Abstract

Chen I-Chun, Phoebe Boswell and Inci Eviner live in different parts of the world: Taiwan is Chen I-Chun’s home, Inci Eviner lives in Turkey and Phoebe Boswell, who now lives in London, has lived in Kenya and Dubai. The artists are not friends and only two of them speak English, however, their artwork shares a common interest around the self, people, community, art practice and the art object. Sometimes the artworks focus on mythological constructions, which are reconfigured in the case of Chen I-Chun’s animated drawings, while Eviner’s animated drawing entitled Beuys Underground (2017), looks at the destruction of the artist in society.

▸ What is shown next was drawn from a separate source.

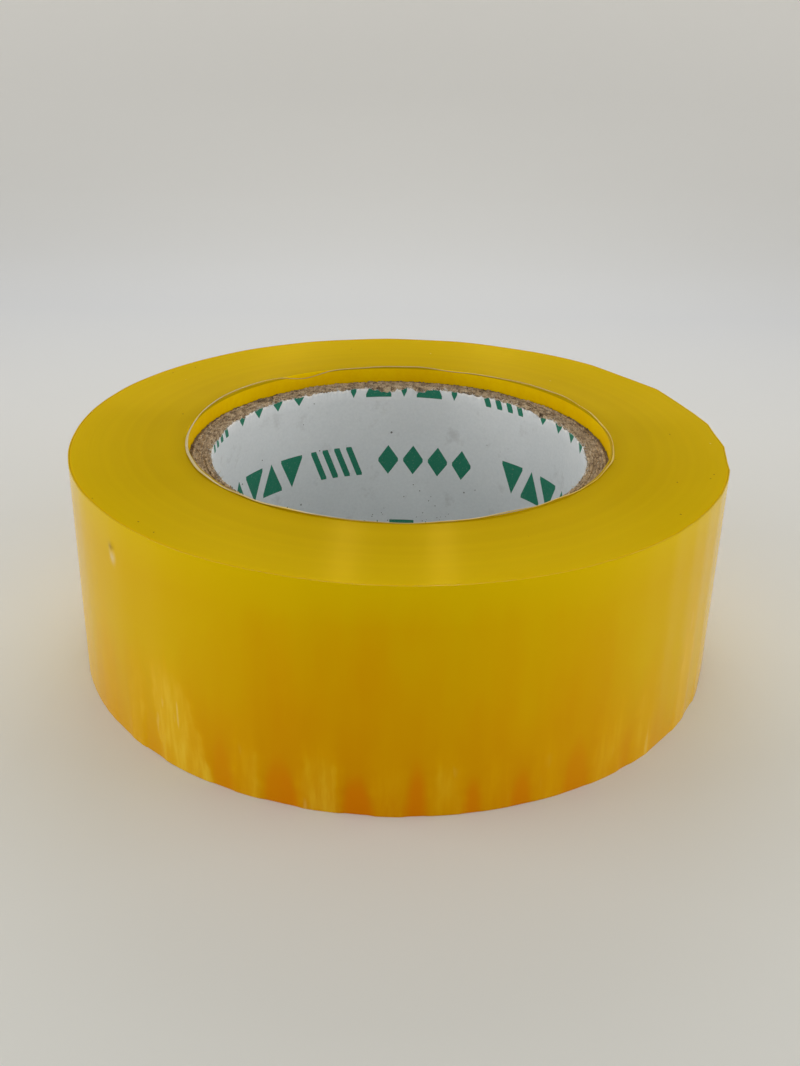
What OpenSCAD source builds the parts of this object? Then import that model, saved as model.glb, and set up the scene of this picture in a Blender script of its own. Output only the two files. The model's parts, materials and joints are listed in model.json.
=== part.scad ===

This idea of having a purpose or position is reinforced in Boswell’s artwork Mutumia (2015), which translate as ‘one whose lips are sealed’. In this artwork, the voices of the women are heard at different times in the animated drawing. What is presented in all of these artists’ work is the staging of destruction and reconstruction of the artist and the art object. There are moments of ambivalence that contribute to destruction and reconstruction. The staging is equally about the known and unknown. This is also reflected in the use of technology as a form of art practice. All these artists have embraced technology as a form of cultural brokerage and technology itself has a way of destroying or preserving its own innovation. Considering all these points, how can destruction after the primary burst of creation, be replenished with creativity?